> EXERCISE BRIEF:
Make an exact copy of all the data.

> DATASET SECTION:
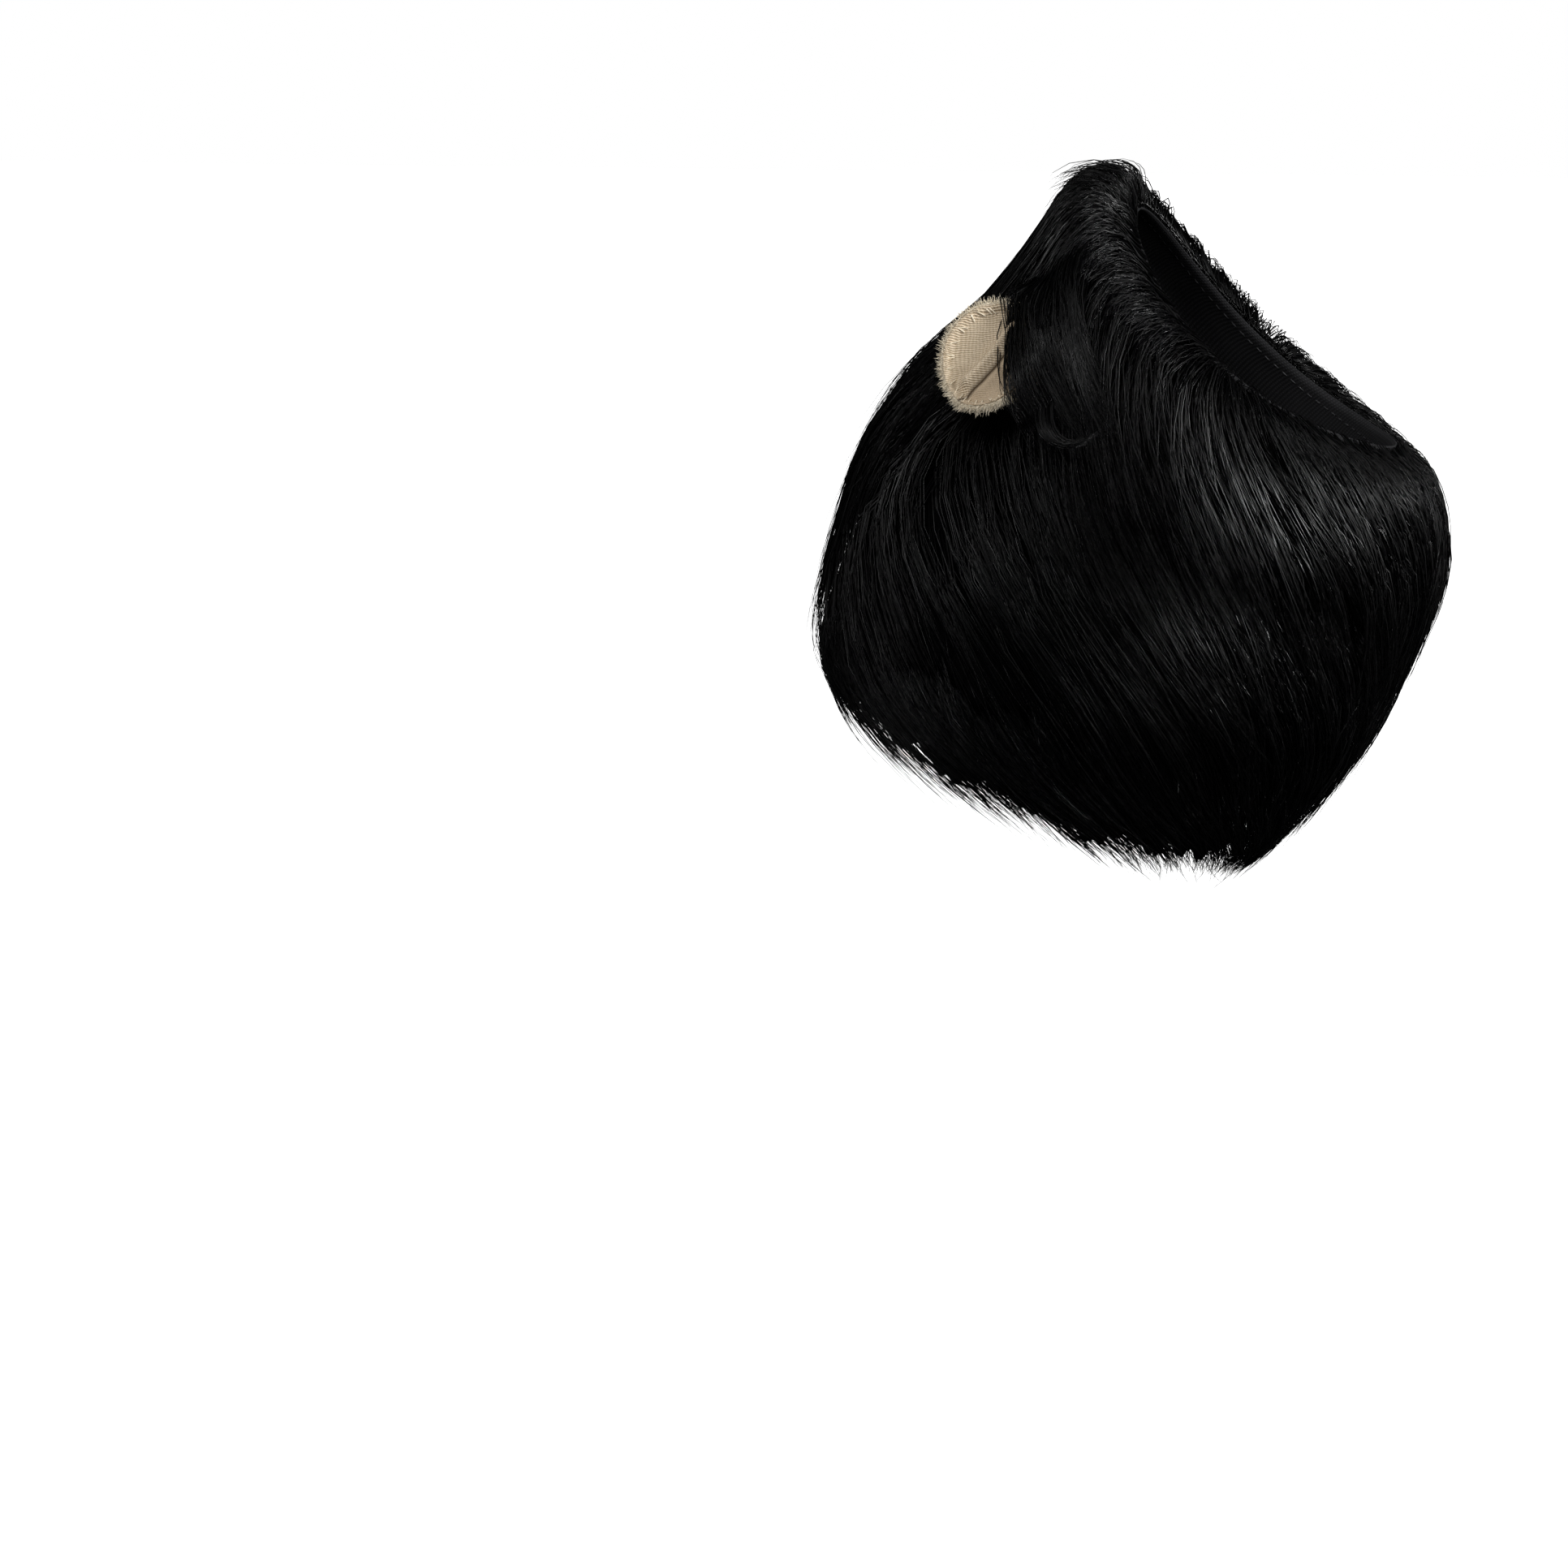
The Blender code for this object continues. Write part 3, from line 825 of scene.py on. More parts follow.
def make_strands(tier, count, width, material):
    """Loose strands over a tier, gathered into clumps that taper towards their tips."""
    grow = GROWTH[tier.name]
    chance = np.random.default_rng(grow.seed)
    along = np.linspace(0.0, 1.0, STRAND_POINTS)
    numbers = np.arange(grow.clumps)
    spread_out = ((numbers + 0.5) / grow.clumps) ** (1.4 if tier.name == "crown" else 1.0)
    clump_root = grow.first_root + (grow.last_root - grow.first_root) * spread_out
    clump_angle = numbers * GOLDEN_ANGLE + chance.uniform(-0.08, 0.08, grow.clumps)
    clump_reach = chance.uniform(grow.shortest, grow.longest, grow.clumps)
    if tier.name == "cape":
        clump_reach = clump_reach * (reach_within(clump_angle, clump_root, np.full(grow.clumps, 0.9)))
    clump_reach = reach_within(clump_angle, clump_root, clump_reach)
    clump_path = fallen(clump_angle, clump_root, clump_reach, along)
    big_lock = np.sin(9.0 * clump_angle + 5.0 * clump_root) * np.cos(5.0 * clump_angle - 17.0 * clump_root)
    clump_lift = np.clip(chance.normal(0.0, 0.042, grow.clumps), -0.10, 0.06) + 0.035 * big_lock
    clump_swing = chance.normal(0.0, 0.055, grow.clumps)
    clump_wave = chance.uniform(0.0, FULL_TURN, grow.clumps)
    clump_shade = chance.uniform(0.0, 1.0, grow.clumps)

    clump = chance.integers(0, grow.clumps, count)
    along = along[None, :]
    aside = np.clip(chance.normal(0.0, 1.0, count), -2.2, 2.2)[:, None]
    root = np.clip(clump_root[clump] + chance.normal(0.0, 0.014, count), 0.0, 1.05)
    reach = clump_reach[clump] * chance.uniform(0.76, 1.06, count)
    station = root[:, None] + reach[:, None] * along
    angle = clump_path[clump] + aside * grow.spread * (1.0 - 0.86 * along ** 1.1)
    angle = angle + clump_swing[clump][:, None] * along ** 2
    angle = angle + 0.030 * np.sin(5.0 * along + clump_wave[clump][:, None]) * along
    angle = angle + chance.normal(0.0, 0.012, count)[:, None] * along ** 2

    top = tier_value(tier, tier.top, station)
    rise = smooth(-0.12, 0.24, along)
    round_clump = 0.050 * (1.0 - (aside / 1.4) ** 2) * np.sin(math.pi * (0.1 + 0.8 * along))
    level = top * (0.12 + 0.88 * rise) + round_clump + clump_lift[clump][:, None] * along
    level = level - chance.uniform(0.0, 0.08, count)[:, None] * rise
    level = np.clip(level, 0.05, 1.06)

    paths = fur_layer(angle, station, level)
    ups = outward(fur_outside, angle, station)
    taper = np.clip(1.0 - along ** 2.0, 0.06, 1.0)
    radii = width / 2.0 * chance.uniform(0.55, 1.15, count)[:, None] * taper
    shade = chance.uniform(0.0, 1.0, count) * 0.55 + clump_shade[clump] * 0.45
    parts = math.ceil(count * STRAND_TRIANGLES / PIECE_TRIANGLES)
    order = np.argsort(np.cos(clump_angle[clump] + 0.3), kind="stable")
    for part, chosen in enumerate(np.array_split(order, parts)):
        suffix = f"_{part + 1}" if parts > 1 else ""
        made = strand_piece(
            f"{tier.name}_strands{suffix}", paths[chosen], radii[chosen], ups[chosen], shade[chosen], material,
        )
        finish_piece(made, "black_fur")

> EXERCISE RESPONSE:
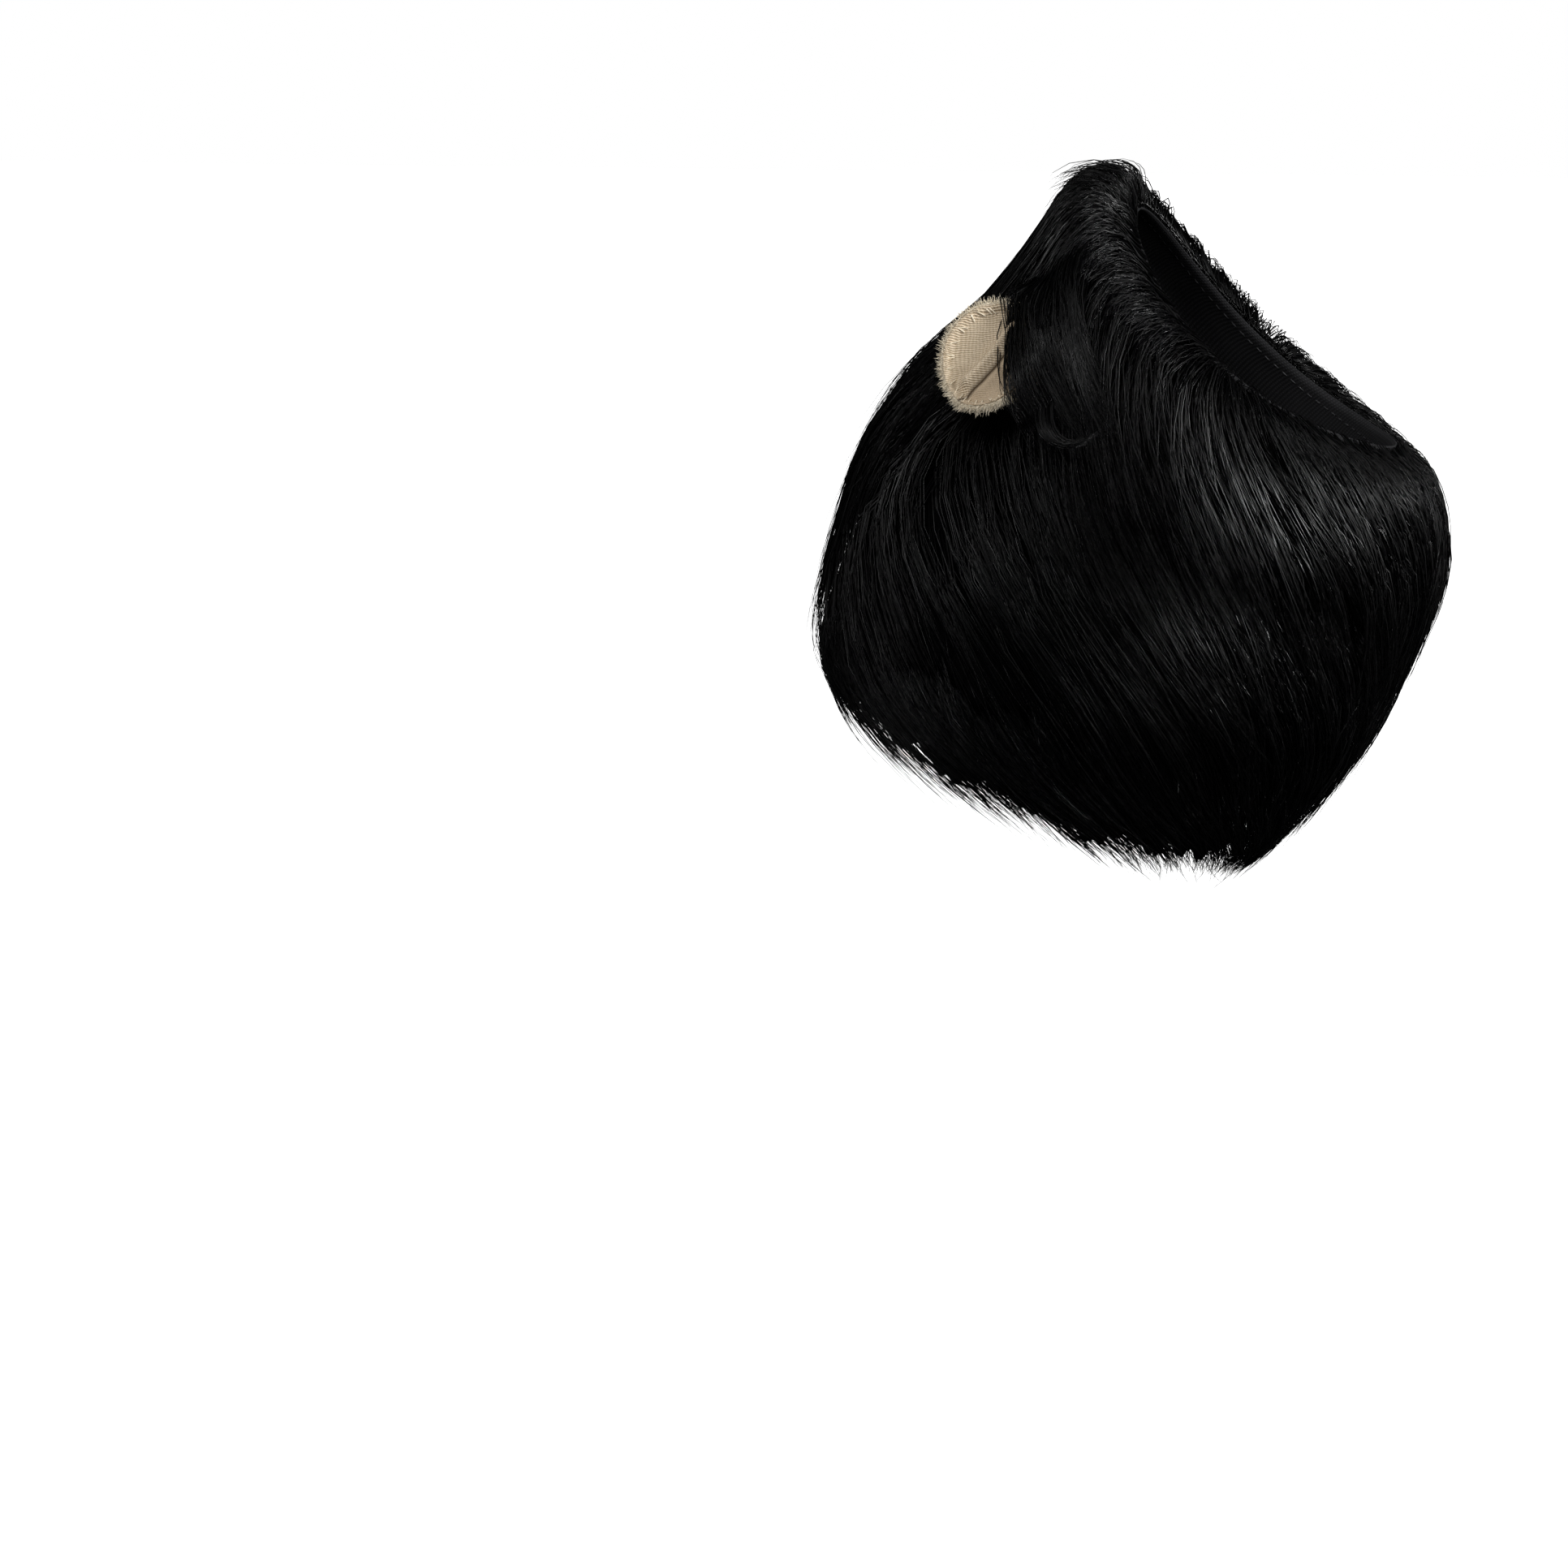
The Blender code for this object continues. Write part 3, from line 825 of scene.py on. More parts follow.
def make_strands(tier, count, width, material):
    """Loose strands over a tier, gathered into clumps that taper towards their tips."""
    grow = GROWTH[tier.name]
    chance = np.random.default_rng(grow.seed)
    along = np.linspace(0.0, 1.0, STRAND_POINTS)
    numbers = np.arange(grow.clumps)
    spread_out = ((numbers + 0.5) / grow.clumps) ** (1.4 if tier.name == "crown" else 1.0)
    clump_root = grow.first_root + (grow.last_root - grow.first_root) * spread_out
    clump_angle = numbers * GOLDEN_ANGLE + chance.uniform(-0.08, 0.08, grow.clumps)
    clump_reach = chance.uniform(grow.shortest, grow.longest, grow.clumps)
    if tier.name == "cape":
        clump_reach = clump_reach * (reach_within(clump_angle, clump_root, np.full(grow.clumps, 0.9)))
    clump_reach = reach_within(clump_angle, clump_root, clump_reach)
    clump_path = fallen(clump_angle, clump_root, clump_reach, along)
    big_lock = np.sin(9.0 * clump_angle + 5.0 * clump_root) * np.cos(5.0 * clump_angle - 17.0 * clump_root)
    clump_lift = np.clip(chance.normal(0.0, 0.042, grow.clumps), -0.10, 0.06) + 0.035 * big_lock
    clump_swing = chance.normal(0.0, 0.055, grow.clumps)
    clump_wave = chance.uniform(0.0, FULL_TURN, grow.clumps)
    clump_shade = chance.uniform(0.0, 1.0, grow.clumps)

    clump = chance.integers(0, grow.clumps, count)
    along = along[None, :]
    aside = np.clip(chance.normal(0.0, 1.0, count), -2.2, 2.2)[:, None]
    root = np.clip(clump_root[clump] + chance.normal(0.0, 0.014, count), 0.0, 1.05)
    reach = clump_reach[clump] * chance.uniform(0.76, 1.06, count)
    station = root[:, None] + reach[:, None] * along
    angle = clump_path[clump] + aside * grow.spread * (1.0 - 0.86 * along ** 1.1)
    angle = angle + clump_swing[clump][:, None] * along ** 2
    angle = angle + 0.030 * np.sin(5.0 * along + clump_wave[clump][:, None]) * along
    angle = angle + chance.normal(0.0, 0.012, count)[:, None] * along ** 2

    top = tier_value(tier, tier.top, station)
    rise = smooth(-0.12, 0.24, along)
    round_clump = 0.050 * (1.0 - (aside / 1.4) ** 2) * np.sin(math.pi * (0.1 + 0.8 * along))
    level = top * (0.12 + 0.88 * rise) + round_clump + clump_lift[clump][:, None] * along
    level = level - chance.uniform(0.0, 0.08, count)[:, None] * rise
    level = np.clip(level, 0.05, 1.06)

    paths = fur_layer(angle, station, level)
    ups = outward(fur_outside, angle, station)
    taper = np.clip(1.0 - along ** 2.0, 0.06, 1.0)
    radii = width / 2.0 * chance.uniform(0.55, 1.15, count)[:, None] * taper
    shade = chance.uniform(0.0, 1.0, count) * 0.55 + clump_shade[clump] * 0.45
    parts = math.ceil(count * STRAND_TRIANGLES / PIECE_TRIANGLES)
    order = np.argsort(np.cos(clump_angle[clump] + 0.3), kind="stable")
    for part, chosen in enumerate(np.array_split(order, parts)):
        suffix = f"_{part + 1}" if parts > 1 else ""
        made = strand_piece(
            f"{tier.name}_strands{suffix}", paths[chosen], radii[chosen], ups[chosen], shade[chosen], material,
        )
        finish_piece(made, "black_fur")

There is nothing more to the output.